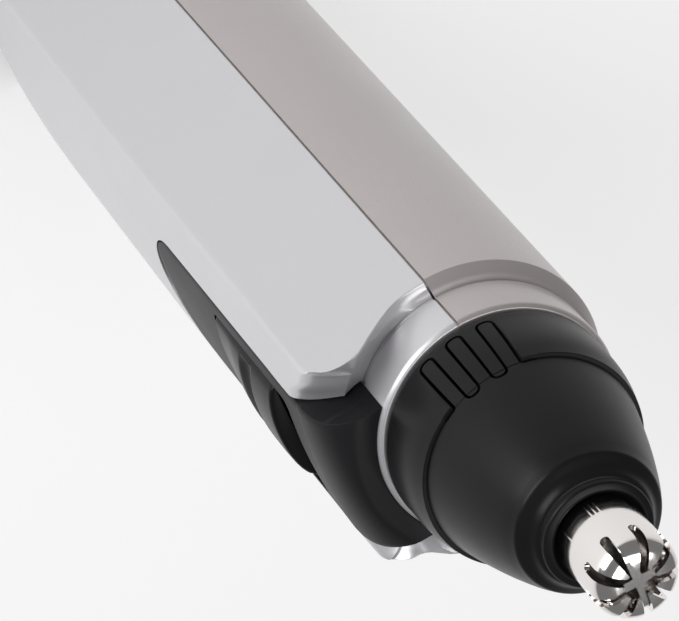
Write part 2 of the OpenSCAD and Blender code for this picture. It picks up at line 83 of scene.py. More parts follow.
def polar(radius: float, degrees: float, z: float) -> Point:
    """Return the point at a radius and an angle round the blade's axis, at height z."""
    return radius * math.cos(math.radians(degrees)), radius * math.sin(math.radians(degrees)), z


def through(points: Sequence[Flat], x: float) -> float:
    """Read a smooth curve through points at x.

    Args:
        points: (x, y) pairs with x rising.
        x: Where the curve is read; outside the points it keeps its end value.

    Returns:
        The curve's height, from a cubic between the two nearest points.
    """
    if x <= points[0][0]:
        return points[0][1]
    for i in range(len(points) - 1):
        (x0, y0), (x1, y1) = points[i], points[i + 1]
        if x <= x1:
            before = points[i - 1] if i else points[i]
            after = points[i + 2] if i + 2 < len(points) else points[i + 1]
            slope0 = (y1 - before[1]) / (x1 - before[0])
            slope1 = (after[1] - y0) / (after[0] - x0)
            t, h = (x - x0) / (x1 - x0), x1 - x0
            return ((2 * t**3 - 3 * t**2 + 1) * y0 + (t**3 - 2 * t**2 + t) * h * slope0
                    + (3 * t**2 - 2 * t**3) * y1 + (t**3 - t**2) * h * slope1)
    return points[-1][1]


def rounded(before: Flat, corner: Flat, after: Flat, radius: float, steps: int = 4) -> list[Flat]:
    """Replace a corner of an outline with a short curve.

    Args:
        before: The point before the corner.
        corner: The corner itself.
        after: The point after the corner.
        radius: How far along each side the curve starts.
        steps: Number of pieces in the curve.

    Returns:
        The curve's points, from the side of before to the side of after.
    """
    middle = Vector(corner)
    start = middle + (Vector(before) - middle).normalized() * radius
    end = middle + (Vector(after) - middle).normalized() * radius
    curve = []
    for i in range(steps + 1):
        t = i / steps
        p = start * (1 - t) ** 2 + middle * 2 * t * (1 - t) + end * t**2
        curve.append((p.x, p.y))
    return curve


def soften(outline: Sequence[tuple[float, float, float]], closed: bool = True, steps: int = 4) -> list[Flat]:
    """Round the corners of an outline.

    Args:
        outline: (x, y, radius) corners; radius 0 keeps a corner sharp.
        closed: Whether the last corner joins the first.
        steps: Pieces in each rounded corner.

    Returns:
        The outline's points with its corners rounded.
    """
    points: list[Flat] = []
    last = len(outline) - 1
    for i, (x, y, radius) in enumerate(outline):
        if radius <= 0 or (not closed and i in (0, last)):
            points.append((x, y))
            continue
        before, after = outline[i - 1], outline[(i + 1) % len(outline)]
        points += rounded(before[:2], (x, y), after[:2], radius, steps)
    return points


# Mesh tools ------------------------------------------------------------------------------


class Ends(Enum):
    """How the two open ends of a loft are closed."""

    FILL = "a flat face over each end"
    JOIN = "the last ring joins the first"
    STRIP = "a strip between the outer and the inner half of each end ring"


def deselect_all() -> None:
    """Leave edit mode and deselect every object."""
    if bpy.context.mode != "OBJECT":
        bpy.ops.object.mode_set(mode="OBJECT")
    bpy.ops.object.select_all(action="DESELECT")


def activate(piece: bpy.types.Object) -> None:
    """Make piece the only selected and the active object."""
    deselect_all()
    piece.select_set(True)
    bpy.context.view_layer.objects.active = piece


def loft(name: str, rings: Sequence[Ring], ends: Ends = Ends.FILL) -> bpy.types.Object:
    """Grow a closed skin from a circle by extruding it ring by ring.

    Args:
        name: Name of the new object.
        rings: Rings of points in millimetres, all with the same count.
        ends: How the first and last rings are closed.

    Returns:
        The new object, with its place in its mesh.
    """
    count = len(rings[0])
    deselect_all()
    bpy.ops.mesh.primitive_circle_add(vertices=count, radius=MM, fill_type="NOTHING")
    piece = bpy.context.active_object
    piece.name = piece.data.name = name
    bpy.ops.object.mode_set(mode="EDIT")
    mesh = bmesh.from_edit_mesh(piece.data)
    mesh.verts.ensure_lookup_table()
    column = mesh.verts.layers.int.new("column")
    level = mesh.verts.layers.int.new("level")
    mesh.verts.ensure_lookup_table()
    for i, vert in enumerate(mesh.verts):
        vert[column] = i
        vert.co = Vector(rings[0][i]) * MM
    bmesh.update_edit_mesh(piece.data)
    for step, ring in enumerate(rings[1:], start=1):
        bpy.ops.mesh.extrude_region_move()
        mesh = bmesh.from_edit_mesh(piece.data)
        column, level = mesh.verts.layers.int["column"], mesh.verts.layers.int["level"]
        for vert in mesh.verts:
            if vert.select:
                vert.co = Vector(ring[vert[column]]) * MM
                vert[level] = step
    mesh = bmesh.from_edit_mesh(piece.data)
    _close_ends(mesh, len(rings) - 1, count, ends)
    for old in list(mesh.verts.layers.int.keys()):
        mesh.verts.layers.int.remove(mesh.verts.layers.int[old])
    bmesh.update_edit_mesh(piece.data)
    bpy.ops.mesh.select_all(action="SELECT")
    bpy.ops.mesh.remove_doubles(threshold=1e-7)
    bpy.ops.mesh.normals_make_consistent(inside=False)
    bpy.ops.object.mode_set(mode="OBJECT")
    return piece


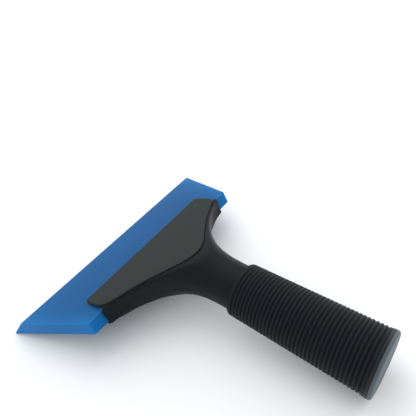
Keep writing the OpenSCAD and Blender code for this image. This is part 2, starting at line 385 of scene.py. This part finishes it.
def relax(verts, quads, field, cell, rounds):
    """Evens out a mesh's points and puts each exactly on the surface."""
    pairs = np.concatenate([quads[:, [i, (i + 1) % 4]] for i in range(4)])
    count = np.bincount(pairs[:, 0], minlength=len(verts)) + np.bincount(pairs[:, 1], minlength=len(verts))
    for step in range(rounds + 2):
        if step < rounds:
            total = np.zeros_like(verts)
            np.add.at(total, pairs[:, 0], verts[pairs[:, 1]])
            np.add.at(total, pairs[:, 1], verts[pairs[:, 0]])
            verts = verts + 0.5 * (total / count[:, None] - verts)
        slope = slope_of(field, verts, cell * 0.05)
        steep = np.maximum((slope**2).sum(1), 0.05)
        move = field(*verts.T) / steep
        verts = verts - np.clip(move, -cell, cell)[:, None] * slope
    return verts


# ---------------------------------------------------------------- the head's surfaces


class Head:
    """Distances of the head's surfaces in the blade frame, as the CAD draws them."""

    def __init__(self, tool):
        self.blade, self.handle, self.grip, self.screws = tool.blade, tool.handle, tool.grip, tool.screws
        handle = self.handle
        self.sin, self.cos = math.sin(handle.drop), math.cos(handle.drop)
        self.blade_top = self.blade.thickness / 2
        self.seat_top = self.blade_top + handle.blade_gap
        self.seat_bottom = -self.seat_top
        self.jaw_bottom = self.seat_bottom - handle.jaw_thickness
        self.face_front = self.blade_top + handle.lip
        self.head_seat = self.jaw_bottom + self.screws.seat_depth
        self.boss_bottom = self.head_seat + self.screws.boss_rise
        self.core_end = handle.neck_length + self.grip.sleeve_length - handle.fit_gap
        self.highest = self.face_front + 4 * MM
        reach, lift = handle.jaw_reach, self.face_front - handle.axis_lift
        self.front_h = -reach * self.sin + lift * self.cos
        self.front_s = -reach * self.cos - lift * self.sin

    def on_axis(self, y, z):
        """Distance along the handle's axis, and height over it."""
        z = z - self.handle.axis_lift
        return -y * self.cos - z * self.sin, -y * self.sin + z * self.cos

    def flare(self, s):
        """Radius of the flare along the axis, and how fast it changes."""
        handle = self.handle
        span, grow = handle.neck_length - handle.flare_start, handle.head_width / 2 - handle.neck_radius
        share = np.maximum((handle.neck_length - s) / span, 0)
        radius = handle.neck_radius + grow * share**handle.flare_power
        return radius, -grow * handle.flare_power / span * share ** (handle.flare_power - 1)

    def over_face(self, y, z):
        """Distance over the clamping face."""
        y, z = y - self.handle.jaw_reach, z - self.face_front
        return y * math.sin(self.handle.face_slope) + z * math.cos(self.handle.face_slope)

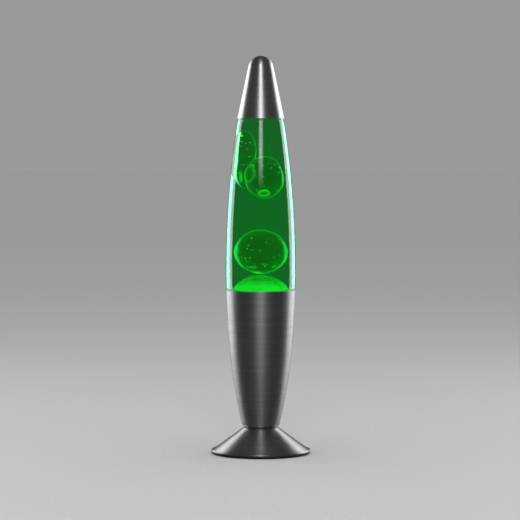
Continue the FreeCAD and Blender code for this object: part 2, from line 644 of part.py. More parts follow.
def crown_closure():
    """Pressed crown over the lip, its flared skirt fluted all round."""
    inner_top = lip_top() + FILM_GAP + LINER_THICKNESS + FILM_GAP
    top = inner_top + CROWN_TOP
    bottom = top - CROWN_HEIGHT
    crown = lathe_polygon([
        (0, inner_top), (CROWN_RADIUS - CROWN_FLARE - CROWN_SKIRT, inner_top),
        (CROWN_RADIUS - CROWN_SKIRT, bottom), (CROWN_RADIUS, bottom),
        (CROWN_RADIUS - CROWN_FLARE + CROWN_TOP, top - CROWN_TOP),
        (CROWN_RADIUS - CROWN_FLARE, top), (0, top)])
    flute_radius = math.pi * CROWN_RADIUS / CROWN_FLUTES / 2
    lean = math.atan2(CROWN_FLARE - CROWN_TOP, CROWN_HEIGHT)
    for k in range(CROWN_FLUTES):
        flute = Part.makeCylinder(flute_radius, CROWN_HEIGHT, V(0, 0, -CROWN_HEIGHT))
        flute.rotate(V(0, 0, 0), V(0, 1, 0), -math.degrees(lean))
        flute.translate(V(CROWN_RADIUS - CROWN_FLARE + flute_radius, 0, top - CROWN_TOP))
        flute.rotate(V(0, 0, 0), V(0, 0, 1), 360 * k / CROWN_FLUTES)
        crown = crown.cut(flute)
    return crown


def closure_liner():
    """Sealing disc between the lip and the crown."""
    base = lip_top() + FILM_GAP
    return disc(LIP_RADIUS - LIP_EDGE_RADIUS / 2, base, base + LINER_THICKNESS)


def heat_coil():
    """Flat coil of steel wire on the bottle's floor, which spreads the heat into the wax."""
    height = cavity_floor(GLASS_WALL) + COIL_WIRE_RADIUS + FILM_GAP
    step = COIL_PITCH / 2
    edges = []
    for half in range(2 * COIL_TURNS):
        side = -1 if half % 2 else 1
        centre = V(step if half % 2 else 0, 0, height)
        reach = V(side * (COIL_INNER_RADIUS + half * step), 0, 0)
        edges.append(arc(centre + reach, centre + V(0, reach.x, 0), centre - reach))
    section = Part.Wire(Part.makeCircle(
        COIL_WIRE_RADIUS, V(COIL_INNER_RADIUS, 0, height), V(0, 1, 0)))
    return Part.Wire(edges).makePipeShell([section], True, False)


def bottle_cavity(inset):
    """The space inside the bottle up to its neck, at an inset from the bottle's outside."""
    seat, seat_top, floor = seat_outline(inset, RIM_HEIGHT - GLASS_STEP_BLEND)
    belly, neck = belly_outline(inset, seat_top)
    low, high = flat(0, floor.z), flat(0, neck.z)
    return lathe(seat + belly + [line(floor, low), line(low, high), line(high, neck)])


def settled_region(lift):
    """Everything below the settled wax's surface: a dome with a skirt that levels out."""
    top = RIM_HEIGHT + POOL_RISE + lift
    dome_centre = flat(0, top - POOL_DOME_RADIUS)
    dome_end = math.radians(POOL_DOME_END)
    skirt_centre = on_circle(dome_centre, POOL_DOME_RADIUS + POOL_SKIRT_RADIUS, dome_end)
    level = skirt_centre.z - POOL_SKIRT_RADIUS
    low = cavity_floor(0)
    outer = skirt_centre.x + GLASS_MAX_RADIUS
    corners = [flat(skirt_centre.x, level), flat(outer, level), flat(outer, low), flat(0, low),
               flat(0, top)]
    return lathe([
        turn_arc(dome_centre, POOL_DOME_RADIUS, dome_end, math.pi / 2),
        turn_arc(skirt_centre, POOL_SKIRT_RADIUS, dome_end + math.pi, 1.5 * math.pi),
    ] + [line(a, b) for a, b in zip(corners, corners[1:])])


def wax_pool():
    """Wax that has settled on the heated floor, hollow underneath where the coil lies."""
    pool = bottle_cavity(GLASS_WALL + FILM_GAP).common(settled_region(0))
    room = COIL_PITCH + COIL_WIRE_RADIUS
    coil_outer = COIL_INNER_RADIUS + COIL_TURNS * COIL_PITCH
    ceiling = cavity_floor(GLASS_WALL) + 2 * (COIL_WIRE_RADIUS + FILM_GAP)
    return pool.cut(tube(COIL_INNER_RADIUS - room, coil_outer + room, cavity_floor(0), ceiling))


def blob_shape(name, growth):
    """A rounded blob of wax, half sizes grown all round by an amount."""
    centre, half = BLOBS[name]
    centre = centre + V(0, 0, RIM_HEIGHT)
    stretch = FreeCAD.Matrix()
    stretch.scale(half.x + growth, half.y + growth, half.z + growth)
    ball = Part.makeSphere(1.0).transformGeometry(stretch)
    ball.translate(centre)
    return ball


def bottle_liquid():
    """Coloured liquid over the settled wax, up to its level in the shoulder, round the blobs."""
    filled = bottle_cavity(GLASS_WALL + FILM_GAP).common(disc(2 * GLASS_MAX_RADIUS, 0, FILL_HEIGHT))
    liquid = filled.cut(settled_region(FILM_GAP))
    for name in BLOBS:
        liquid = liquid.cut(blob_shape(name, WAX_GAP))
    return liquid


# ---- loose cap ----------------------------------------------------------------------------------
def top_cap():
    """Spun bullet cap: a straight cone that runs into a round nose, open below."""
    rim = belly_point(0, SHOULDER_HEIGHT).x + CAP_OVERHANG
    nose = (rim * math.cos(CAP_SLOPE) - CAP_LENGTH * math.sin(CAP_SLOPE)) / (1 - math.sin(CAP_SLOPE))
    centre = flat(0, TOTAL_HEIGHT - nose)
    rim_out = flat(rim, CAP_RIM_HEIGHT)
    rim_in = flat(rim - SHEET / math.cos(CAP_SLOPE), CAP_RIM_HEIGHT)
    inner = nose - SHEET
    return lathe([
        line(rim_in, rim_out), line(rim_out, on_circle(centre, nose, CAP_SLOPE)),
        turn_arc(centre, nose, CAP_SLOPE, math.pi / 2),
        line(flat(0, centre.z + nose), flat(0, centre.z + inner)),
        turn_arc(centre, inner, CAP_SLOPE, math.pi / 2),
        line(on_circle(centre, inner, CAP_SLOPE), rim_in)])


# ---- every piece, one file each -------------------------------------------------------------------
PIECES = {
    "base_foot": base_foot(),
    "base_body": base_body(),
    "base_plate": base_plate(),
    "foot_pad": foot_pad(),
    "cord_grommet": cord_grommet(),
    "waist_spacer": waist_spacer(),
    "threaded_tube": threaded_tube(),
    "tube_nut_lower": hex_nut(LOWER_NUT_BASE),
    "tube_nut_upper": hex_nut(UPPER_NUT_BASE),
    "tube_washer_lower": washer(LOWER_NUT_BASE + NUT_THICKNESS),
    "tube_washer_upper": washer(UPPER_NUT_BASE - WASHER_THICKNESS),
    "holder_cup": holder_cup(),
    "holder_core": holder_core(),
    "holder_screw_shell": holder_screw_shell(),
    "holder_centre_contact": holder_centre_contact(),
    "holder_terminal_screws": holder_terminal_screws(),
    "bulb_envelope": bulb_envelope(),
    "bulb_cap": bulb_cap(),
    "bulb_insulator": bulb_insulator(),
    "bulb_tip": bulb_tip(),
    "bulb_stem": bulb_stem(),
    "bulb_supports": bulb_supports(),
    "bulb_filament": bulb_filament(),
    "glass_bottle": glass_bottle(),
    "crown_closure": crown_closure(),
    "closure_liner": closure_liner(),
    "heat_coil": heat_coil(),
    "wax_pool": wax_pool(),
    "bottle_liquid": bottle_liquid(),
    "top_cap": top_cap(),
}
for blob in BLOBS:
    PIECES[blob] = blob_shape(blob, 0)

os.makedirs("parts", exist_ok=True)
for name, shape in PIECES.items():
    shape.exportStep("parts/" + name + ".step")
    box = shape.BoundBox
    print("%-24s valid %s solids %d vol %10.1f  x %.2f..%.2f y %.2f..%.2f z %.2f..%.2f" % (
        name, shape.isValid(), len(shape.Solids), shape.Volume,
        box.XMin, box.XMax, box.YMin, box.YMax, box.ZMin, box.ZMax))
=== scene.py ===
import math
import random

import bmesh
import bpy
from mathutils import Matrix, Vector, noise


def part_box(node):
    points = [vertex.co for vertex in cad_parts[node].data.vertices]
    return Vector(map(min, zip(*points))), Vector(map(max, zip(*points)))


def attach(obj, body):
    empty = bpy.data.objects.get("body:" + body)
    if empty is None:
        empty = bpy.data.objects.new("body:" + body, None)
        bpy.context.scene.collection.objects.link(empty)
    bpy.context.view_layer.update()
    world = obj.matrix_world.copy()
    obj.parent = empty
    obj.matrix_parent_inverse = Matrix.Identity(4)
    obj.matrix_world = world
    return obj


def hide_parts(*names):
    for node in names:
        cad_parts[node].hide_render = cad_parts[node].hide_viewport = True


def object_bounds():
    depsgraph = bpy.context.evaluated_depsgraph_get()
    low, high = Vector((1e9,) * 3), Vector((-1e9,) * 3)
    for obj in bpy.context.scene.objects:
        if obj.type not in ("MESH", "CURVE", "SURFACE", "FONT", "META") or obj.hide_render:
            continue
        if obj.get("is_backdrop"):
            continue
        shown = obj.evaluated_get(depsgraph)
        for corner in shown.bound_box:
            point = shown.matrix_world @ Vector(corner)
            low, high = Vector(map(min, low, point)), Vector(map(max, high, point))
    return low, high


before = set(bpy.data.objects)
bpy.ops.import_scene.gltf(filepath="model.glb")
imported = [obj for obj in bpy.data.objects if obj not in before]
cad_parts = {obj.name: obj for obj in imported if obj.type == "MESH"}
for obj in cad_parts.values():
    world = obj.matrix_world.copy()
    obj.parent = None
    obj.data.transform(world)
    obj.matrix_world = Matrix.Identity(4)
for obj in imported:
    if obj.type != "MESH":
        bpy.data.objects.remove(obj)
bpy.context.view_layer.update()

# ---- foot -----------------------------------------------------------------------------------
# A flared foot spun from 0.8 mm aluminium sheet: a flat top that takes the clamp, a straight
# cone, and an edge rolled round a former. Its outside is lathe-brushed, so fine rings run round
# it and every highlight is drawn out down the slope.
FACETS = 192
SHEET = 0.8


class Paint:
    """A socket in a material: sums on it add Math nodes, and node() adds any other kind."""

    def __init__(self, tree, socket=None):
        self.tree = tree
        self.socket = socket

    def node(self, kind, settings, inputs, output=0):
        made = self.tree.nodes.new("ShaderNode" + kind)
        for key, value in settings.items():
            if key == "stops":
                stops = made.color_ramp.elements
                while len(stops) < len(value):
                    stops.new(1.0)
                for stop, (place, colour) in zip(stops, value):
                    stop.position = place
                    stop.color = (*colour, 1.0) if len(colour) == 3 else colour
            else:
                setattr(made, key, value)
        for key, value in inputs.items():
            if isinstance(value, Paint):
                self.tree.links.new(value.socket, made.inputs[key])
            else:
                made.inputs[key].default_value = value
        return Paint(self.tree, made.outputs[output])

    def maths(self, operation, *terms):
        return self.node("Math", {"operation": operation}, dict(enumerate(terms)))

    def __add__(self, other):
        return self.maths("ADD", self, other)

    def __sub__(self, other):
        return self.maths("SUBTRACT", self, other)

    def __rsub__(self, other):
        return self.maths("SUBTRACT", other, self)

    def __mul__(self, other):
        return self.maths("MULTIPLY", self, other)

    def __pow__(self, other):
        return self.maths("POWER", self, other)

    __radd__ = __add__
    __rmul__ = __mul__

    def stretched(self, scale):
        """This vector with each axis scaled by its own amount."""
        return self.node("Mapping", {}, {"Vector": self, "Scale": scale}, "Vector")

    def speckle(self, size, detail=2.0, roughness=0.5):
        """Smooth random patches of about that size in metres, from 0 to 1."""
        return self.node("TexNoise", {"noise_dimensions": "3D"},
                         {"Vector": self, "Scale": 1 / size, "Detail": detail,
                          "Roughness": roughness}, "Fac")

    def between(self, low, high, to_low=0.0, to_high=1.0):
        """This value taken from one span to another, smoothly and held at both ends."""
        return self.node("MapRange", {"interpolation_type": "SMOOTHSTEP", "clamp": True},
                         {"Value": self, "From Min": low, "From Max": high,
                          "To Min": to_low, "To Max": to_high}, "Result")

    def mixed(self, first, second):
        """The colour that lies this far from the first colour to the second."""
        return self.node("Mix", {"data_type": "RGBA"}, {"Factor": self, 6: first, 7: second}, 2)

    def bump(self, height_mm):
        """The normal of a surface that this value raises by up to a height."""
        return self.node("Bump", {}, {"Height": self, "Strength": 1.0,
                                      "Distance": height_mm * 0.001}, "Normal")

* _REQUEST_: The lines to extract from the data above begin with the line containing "box = shape.BoundBox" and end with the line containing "for node in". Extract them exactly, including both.

* _RESULT FOR THIS EXERCISE_:
    box = shape.BoundBox
    print("%-24s valid %s solids %d vol %10.1f  x %.2f..%.2f y %.2f..%.2f z %.2f..%.2f" % (
        name, shape.isValid(), len(shape.Solids), shape.Volume,
        box.XMin, box.XMax, box.YMin, box.YMax, box.ZMin, box.ZMax))
=== scene.py ===
import math
import random

import bmesh
import bpy
from mathutils import Matrix, Vector, noise


def part_box(node):
    points = [vertex.co for vertex in cad_parts[node].data.vertices]
    return Vector(map(min, zip(*points))), Vector(map(max, zip(*points)))


def attach(obj, body):
    empty = bpy.data.objects.get("body:" + body)
    if empty is None:
        empty = bpy.data.objects.new("body:" + body, None)
        bpy.context.scene.collection.objects.link(empty)
    bpy.context.view_layer.update()
    world = obj.matrix_world.copy()
    obj.parent = empty
    obj.matrix_parent_inverse = Matrix.Identity(4)
    obj.matrix_world = world
    return obj


def hide_parts(*names):
    for node in names:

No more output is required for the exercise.